Like the song says “Ain’t nothing like the real thing baby”


----------



## SmoothLures (Feb 13, 2008)

Might not apply here and Garbo probably has the best bet, but if you were stopping your lures in front of them you really lose out on a lot of reaction strikes. A lot of people will do this when you can see the fish but it's almost always best to keep it moving like you don't know they're there.


----------



## slosh (Jul 1, 2017)

SmoothLures said:


> Might not apply here and Garbo probably has the best bet, but if you were stopping your lures in front of them you really lose out on a lot of reaction strikes. A lot of people will do this when you can see the fish but it's almost always best to keep it moving like you don't know they're there.

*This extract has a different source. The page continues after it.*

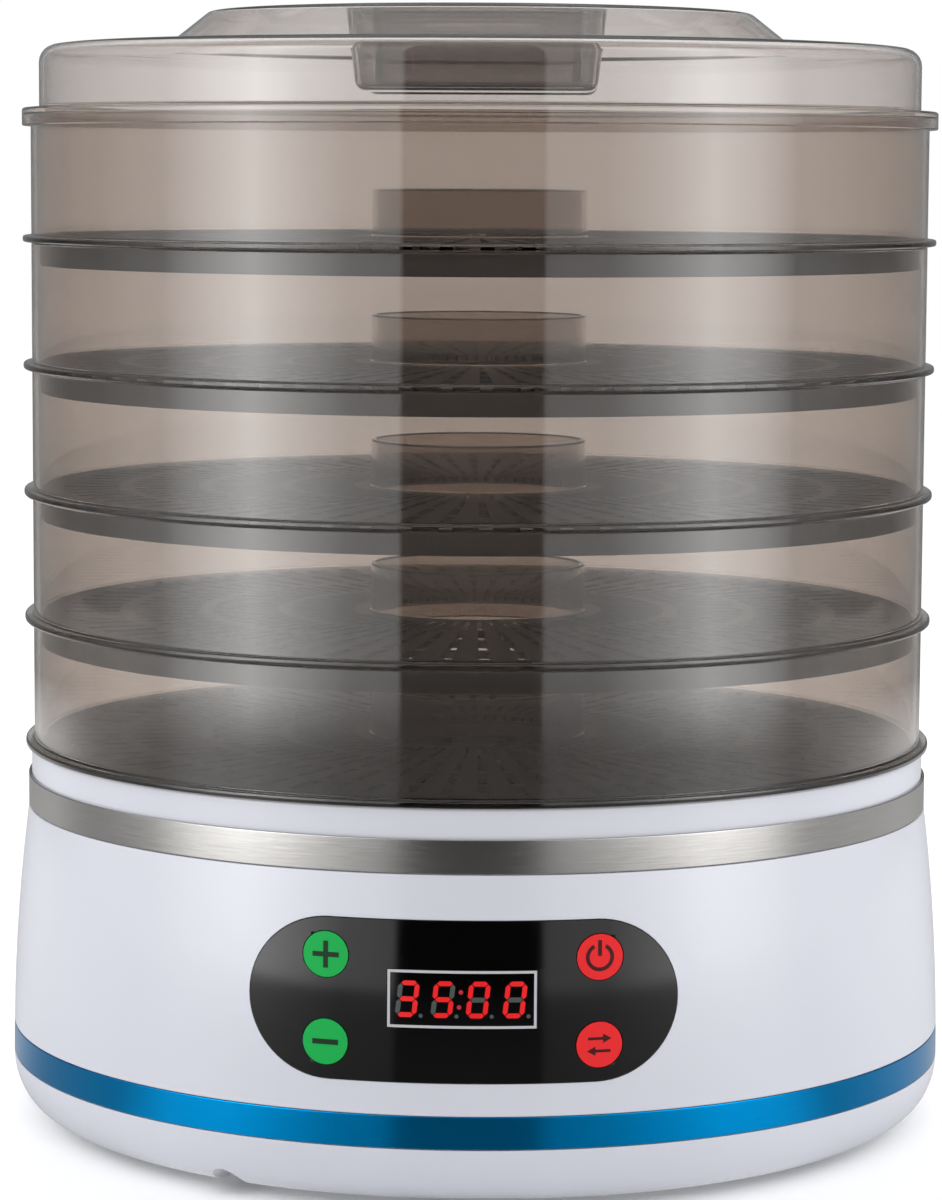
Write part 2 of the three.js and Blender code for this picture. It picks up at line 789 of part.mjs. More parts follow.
function addAirPath() {
  add('air_duct', ductGeometry(), paleMetal);
  add('motor_bracket', bracketGeometry(), paleMetal);
  add('fan_motor', motorGeometry(), darkPlastic);
  const shaftLow = motorTopZ - shaftSeat;
  add('motor_shaft', disc(shaftRadius, shaftLow, shaftLow + shaftLength), paleMetal);
  const bushing = [shaftRadius + gap, bushingRadius, motorTopZ - bushingLength, motorTopZ];
  add('motor_bushing', ring(...bushing, 16), brass);
  add('fan_impeller', impellerGeometry(), darkPlastic);
  const nutLow = hubBottomZ + hubHeight + gap;
  add('fan_nut', ring(shaftRadius + gap, nutRadius, nutLow, nutLow + nutHeight, 6), brass);
  add('heater_coil', coilGeometry(coilThickness), steel);
  add('heater_frame', heaterFrameGeometry(), mica);
  const thermostatZ = deckUnderZ - gap - thermostatHeight;
  const thermostat = disc(thermostatRadius, 0, thermostatHeight, 20);
  const beside = ductRadius + thermostatRadius + 4;
  add('thermostat', thermostat, paleMetal, [beside, 0, thermostatZ]);
  const fuse = disc(fuseRadius, 0, fuseLength);
  add('thermal_fuse', fuse, paleMetal, [0, ductRadius + fuseRadius + 0.5, heaterZ - fuseLength / 2]);
}

function addPowerBoard() {
  const low = coverTopZ + standoff + gap;
  const y = boardCentreY();
  const halfX = powerBoardWidth / 2;
  const halfY = powerBoardDepth / 2;
  const plate = block([-halfX, y - halfY, low], [halfX, y + halfY, low + boardThickness]);
  add('power_board', plate, board);
  const top = low + boardThickness + gap;
  add('relay', block([-24, y - 8, top], [-5, y + 8, top + 15]), blue);
  add('filter_capacitor', block([6, y - 5, top], [24, y + 5, top + 13]), mica);
}

function addStack() {
  for (let i = 0; i < trayCount; i++) {
    add(`tray_${i + 1}`, trayGeometry(), smoked, [0, 0, firstRimZ + i * trayPitch]);
  }
  add('lid', lidGeometry(), smoked);
}

addBaseShells();
addControls();
addAirPath();
addPowerBoard();
addStack();

export default dehydrator;
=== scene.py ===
import math

import bmesh
import bpy
from mathutils import Matrix, Vector


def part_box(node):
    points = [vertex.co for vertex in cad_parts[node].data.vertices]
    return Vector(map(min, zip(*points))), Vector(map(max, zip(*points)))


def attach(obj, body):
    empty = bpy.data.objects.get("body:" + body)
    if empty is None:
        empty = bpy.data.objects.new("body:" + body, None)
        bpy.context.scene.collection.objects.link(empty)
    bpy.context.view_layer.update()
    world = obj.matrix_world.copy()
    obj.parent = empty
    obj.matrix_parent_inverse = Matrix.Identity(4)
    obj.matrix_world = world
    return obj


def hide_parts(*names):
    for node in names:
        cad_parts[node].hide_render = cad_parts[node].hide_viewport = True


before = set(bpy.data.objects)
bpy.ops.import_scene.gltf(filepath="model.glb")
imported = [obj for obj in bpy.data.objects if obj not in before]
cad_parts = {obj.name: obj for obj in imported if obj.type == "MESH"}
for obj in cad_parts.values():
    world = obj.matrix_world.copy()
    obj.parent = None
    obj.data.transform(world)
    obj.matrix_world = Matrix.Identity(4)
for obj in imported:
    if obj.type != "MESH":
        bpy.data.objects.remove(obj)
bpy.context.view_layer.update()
mm = 0.001
fullTurn = 2 * math.pi
weld = 0.003 * mm  # vertices closer than this become one
print("frame loaded:", len(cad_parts), "nodes")


# small tools for modelling

def clearSelection():
    if bpy.context.mode != "OBJECT":
        bpy.ops.object.mode_set(mode="OBJECT")
    bpy.ops.object.select_all(action="DESELECT")


def pick(piece):
    clearSelection()
    piece.select_set(True)
    bpy.context.view_layer.objects.active = piece


def editAll(piece):
    pick(piece)
    bpy.ops.object.mode_set(mode="EDIT")
    bpy.ops.mesh.select_all(action="SELECT")


# selects by place: test gets a vertex's place or the middle of a face
def choose(piece, kind, test):
    bpy.ops.mesh.select_mode(type=kind)
    bpy.ops.mesh.select_all(action="DESELECT")
    net = bmesh.from_edit_mesh(piece.data)
    parts = net.verts if kind == "VERT" else net.faces
    for part in parts:
        if test(part.co if kind == "VERT" else part.calc_center_median()):
            part.select_set(True)
    net.select_flush_mode()
    bmesh.update_edit_mesh(piece.data)


def cleanUp(piece):
    editAll(piece)
    bpy.ops.mesh.remove_doubles(threshold=weld)
    bpy.ops.mesh.normals_make_consistent(inside=False)
    bpy.ops.object.mode_set(mode="OBJECT")


def settle(piece):
    pick(piece)
    bpy.ops.object.transform_apply(location=True, rotation=True, scale=True)


def applyModifier(piece, kind, **settings):
    clearSelection()
    pick(piece)
    modifier = piece.modifiers.new(kind.lower(), kind)
    for key, value in settings.items():
        setattr(modifier, key, value)
    bpy.ops.object.modifier_apply(modifier=modifier.name)


# large faces keep their own direction and only the small edges between them are blended
def smooth(piece, degrees=32):
    pick(piece)
    bpy.ops.object.shade_smooth_by_angle(angle=math.radians(degrees))
    applyModifier(piece, "WEIGHTED_NORMAL", mode="FACE_AREA", weight=50, keep_sharp=True)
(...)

With largemouth (and I'd imagine this would carry over to drum to at least some extent), if they are tight lipped and in plain sight, I've had success with the following:
1) Work something fast, like a Rat-L-Trap or even a fluke fished obnoxiously, and just like you said, smoke it past them quickly
2) Something very tiny dangled right in their face (float 'n fly). 

I prefer to use 1), but it's a trip when the float 'n fly is working really well.


----------



## jahtez (Aug 29, 2021)

I agree. Sometimes forcing fish to make a quick decision might get a strike when a slower retrieve and letting them think about it doesn't.


----------



## SmoothLures (Feb 13, 2008)

Yep. A lot of the time when they're not interested but you can get a reaction strike they'll grab it for just a second then spit it but that's all you need.


----------



## don brinson (Apr 8, 2011)

I have seen trout do the same thing in the surf. Cast and cast and nothing. Then the tide changes and they really turn on.
Look at the day and time and see what the tide was. If you were there at the turn it make have been different.


----------



## redeye33 (Jun 3, 2021)

Thank you everybody for your help! All great info.. Now hopefully gas prices don't kill my trip.


----------